Since I’m not a big drinker I was fairly focused and stable compared to the rest. I kept to myself,
silently standing by the wall while firmly holding a half full beer bottle. It was the only tool to
fend away those who walked around the hall with fresh bottles – the only way to combat the
Japanese custom of drowning guests with alcohol.
“Gadi,” I heard Chida sensei’s voice and saw him waving at me. He was standing a few feet
away from the stage with the Gifu head instructor and a few other respectable looking men.
“Gadi!” he called again, smiling mysteriously, his face bright and red. I detached myself from
the wall and walked toward him.
“Yes, Sensei?”
“We would like you to sing for us,” he declared and I stopped dead in my tracks.
“I don’t think so.”
“Come on, everyone here is dying to learn something about your culture.”
“You can ask anything you want.”
“What we want is to hear you sing.”
“Yes, please sing,” intervened the Gifu head instructor.
“But I’m not much of a singer.”
“We don’t care.”
“Sing,” prodded another member of the gang.
“Sing,” interjected another and then everyone chanted together:
“Sing! Sing! Sing!”
“No way.”
Chida sensei exhaled loudly and came to my side.
“Be polite,” he whispered with a serious expression. “Don’t insult their hospitality. Be respectable
– they’re really interested to know about you and your culture.”
“If you put it that way.”
“Come on, don’t look so miserable, you’ll be OK. Just go up and sing a little. They’re looking at
us. Come on, hurry, don’t embarrass me.”
He kept pressing the point of honour until I felt I had no other choice but to comply. The
group cheered as I climbed up on the stage. I moved slowly, like a condemned prisoner walking
towards his execution.
“Sing! Sing! Sing!”
I got to the top and looked down at the hall that suddenly went dead quiet, all eyes pinned on
me. I felt the blood draining from my face and I stood glaring back at them, my mind empty of
words, songs and music.
“Sing! Sing! Sing!”
The stressful situation kept my mind blank for a while longer and then, out of the darkness of
my subconscious, an old familiar Hebrew tune emerged. A song that I hated with all my heart,
that I refuse to sing, that I would never sing – oh what the hell…
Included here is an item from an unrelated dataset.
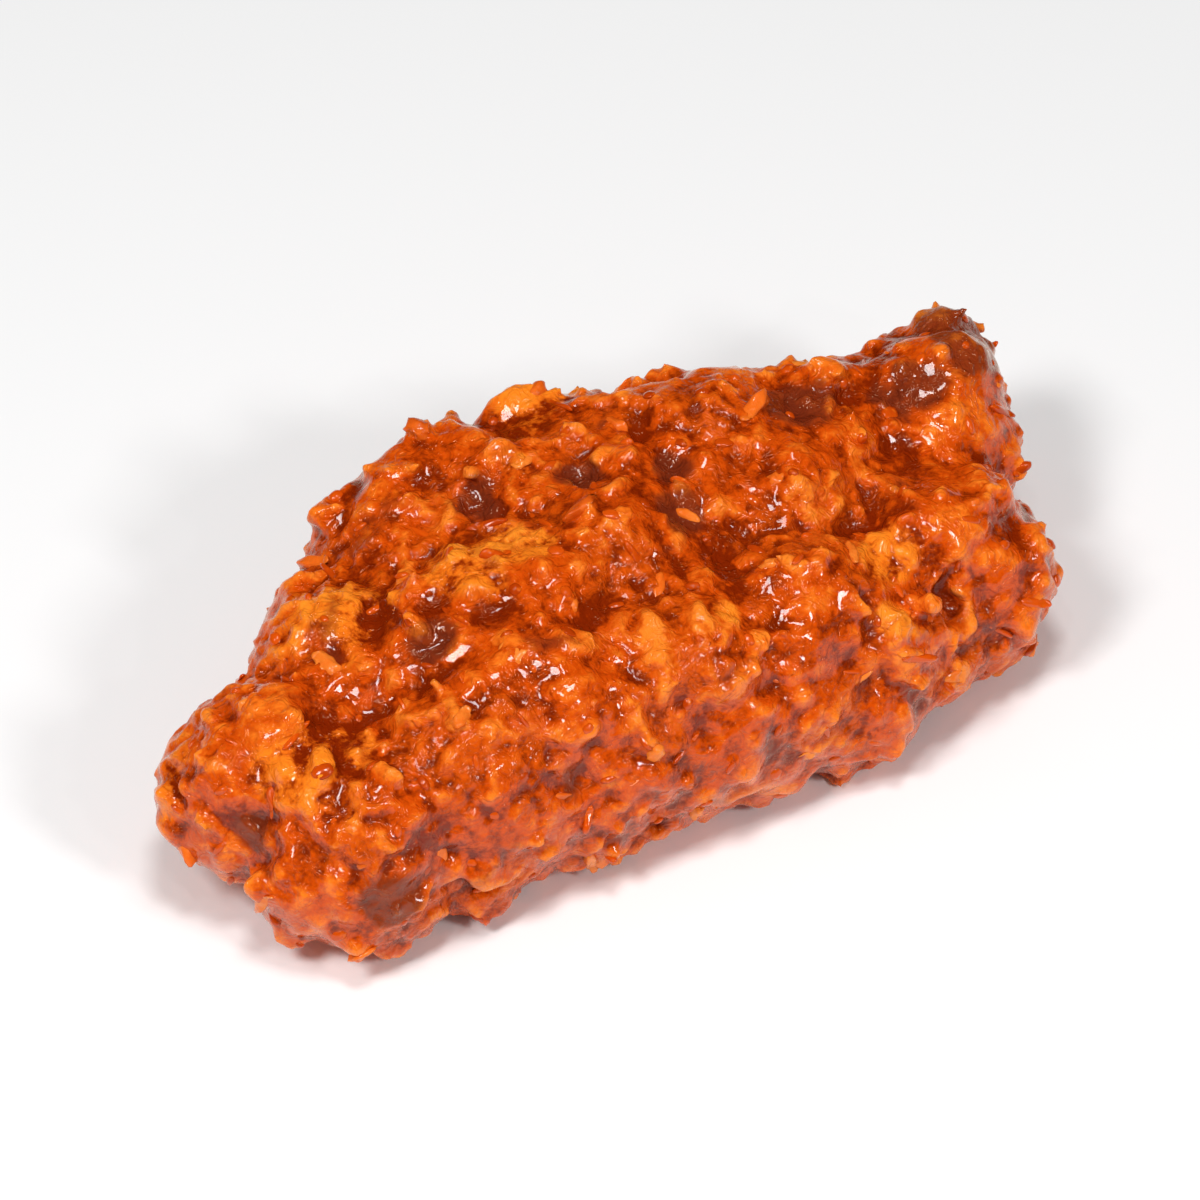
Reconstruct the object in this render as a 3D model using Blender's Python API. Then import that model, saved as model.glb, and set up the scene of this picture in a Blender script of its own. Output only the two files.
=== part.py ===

To the cheers of the crowd I opened my mouth and began to sing.
“Hava Nagila Hava,” I whispered into the microphone, gaining courage with the first few words
and slowly increasing the volume. Chida sensei nodded his approval and I relaxed further,
forgetting the embarrassment and getting into the music, my voice bouncing from the walls.
Then I heard the laughter and looked down at Chida sensei who stood in the middle of the
group. His finger was pointing at me, a bemused expression on his face.
“Wakaranai, (I don’t understand),” he kept repeating as I sang, and each time he did, the whole
gang would burst out laughing. My face turned burning red, my voice fluttered but I kept
singing until the bitter end.
When the song was over I climbed down, hurried to one of the tables, picked up a beer bottle
and swallowed its contents with one long gulp. Chida sensei came over to me.
“Good show,” he said and tapped me on the shoulder. “What was the name of that song?”
“Hava Nagila,” I growled but he didn’t seem to notice my distress.
“Haba Nagiba?” he tried to repeat and together with his gang burst out laughing again.